On any given college campus in America, UCSB included, familiar beer brands consist of Coors Light and Bud Light. These big beer companies produce a cheap beverage that tastes of the same, watered-down flavor wherever you go. There is a world of beer, however, beyond the cheap cans of underwhelming beer that gets poured into red Solo cups for beer games–beer that even transcends the common alternatives served at college bars such as Shock Top or Blue Moon.

“It’s the difference between ‘craft’ and ‘crafty,’” said Thompson.

A “Craft Brewer,” as defined by the Brewer’s Association, “is small, independent, and traditional.” In order to be considered a craft brewer, both production and distribution must be limited. Small breweries swallowed into larger breweries, Walker said, are also no longer craft breweries; they are hybrids.

“A craft brewer to me is someone who is fully enveloped in the business from soil to glass,” Walker said.

Walker, the lion on the logo of Firestone Walker Co., is one half of the duo that founded the craft brewery located in Paso Robles and Buellton, Calif. His brother-in-law, Adam Firestone, is the other half, and the bear on the logo.

“I was enchanted by the dirt to glass process,” he said. Firestone and Walker continued to grow their business in California, where there was a fairly even playing field for “small brewers to be born, develop, and survive.”

“[It was] a riddle of being an independent brewer in a monolithic world,” Walker said, further elaborating on the maze of being a small craft brewer in a beer market dominated by big names.

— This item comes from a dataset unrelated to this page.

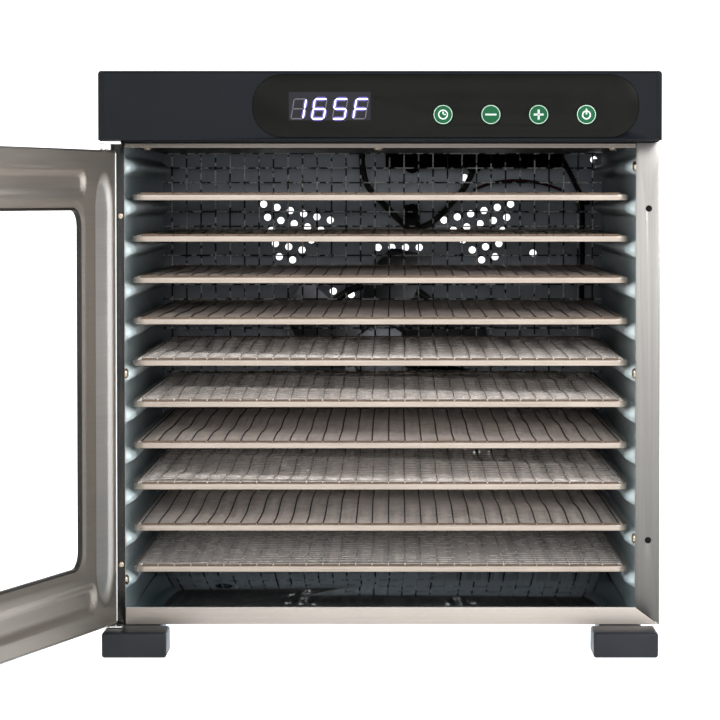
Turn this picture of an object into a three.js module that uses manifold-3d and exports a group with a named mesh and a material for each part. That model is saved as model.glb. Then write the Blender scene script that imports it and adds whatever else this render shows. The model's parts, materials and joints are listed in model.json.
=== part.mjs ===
// Ten-tray cabinet food dehydrator: a folded stainless cabinet with slide-out wire trays, a hinged
// glass door standing open, a black head with its controls, and a fan and heater behind the rear
// guard screen. Millimetres, +Z up, front towards -Y. While modelling, X = 0 is the cabinet's
// middle, Y = 0 the front face of the door jambs and Z = 0 the worktop.
import * as THREE from 'three';
import { mergeVertices } from 'three/addons/utils/BufferGeometryUtils.js';
import Module from 'manifold-3d';

const wasm = await Module();
wasm.setup();

// Driving dimensions
const bodyWidth = 416;
const cavityDepth = 400;
const rearDepth = 70;
const trayCount = 10;
const trayPitch = 30.87;
const baseUnderside = 19;
const headHeight = 50.7;
const headOverhang = 29;
const jambWidth = 17.9;
const lipHeight = 13;
const beadReach = 8;
const doorThickness = 14;
const doorOpenAngle = 106;
const fanRadius = 96;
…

Thompson, brewer from Telegraph Brewing Co., spoke about the influence of California on his craft brew. He explained that he developed a passion for Belgian beers, sour beers, and barrel aged beers when he was home brewing.

“Lambics from Belgium got me really excited,” he said about the style of beer produced by spontaneous fermentation.

“When I decided to start my own brewery, I wanted to combine that sort of brewing tradition with the tradition that’s been developing in California for years,” Thompson said. “Bring the creativity of Belgian brewing here with all the wealth of what’s available in California.”

On the other side of the equation is Zach Rosen, a Santa Barbara beer connoisseur and member of the cicerone program. He is responsible for tasting and evaluating the craft brews that these brewers, among others, produce.

“I wasn’t the biggest fan of the physical part of brewing,” he said. “I’m a sensory analyst; it’s a wild card in the background [of brewing] that I became fascinated with.”

His analysis often includes how the environment influences perception, and he claims that California is the “ultimate place to experience that.”

While craft brewers currently only take up about 8 percent of the beer market, the industry has been growing since the 1980s, and more and more craft breweries are popping up around the United States–maybe even to the point where the craft brew market is getting just a little bit crowded.

“It’s getting crowded in the IPA market, definitely,” Thompson said, referring to the India Pale Ale style of beer. “I would like to see more breweries focusing on differentiation.”

“I think [new craft brewers] should learn to differentiate themselves just by their quality,” Rosen said, emphasizing quality control in addition to branching out.

To round out the discussion, the panelists each chose their “desert island beer,” or the brew they would want to have with them if they were trapped on a desert island for a month.

“Orval,” Rosen said, which is a Trappist ale brewed in Belgium. He explained that the brettanomyces, a special yeast, would cause the beer to never taste the same twice. “At least it wouldn’t be boring.”

Thompson went with a “good Czech pilsner,” a type of pale lager. “And it has to be fresh.”

Lastly, Walker went with a Sierra Nevada Pale Ale.

“I got completely romanced by west coast hops and the west coast craft beer story,” he said, a story to which he, along with Thompson and Rosen, have certainly contributed a verse or two.